To find the area of a region defined by inequalities, first determine the bounding curves and their intersection points. Then, set up the definite integral of the difference between the upper and lower functions over the interval defined by the intersection points. Remember to handle absolute value inequalities by splitting them into separate cases.

Answer 1

The Correct Option is B

\begin{center} \includegraphics{11S.png} \end{center} The region is defined by the inequalities: \[ |x - y| \le y \quad \text{and} \quad y \le 4\sqrt{x} \] The first inequality \( |x - y| \le y \) can be written as: \[ -y \le x - y \le y \] This splits into two inequalities: \[ -y \le x - y \implies 0 \le x \] \[ x - y \le y \implies x \le 2y \implies y \ge \frac{x}{2} \] So, the region is bounded by \( y \ge \frac{x}{2} \), \( y \le 4\sqrt{x} \), and \( x \ge 0 \).
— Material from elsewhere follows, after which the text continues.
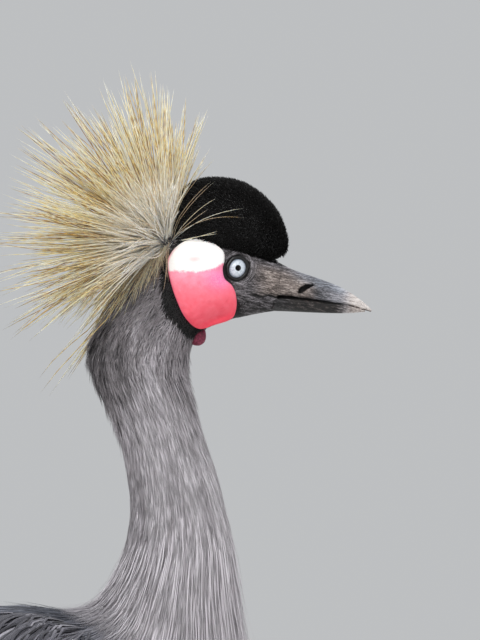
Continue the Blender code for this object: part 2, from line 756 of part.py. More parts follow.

To find the intersection points of the curves \( y = \frac{x}{2} \) and \( y = 4\sqrt{x} \), we set them equal: \[ \frac{x}{2} = 4\sqrt{x} \] \[ x = 8\sqrt{x} \] Squaring both sides: \[ x^2 = 64x \] \[ x^2 - 64x = 0 \] \[ x(x - 64) = 0 \] The solutions are \( x = 0 \) and \( x = 64 \). The corresponding \( y \) values are \( y = 0 \) and \( y = \frac{64}{2} = 32 \). The intersection points are \( (0, 0) \) and \( (64, 32) \). The area of the region can be found by integrating the difference between the upper and lower bounds of \( y \) with respect to \( x \) from \( 0 \) to \( 64 \): \[ \text{Area} = \int_{0}^{64} \left( 4\sqrt{x} - \frac{x}{2} \right) dx \] \[ \text{Area} = \int_{0}^{64} \left( 4x^{1/2} - \frac{1}{2}x \right) dx \] \[ \text{Area} = \left[ 4 \frac{x^{3/2}}{3/2} - \frac{1}{2} \frac{x^2}{2} \right]_{0}^{64} \] \[ \text{Area} = \left[ \frac{8}{3} x^{3/2} - \frac{1}{4} x^2 \right]_{0}^{64} \] \[ \text{Area} = \left( \frac{8}{3} (64)^{3/2} - \frac{1}{4} (64)^2 \right) - \left( \frac{8}{3} (0)^{3/2} - \frac{1}{4} (0)^2 \right) \] \[ \text{Area} = \frac{8}{3} (8^2)^{3/2} - \frac{1}{4} (4096) \] \[ \text{Area} = \frac{8}{3} (8^3) - 1024 \] \[ \text{Area} = \frac{8}{3} (512) - 1024 \] \[ \text{Area} = \frac{4096}{3} - \frac{3072}{3} \] \[ \text{Area} = \frac{1024}{3} \]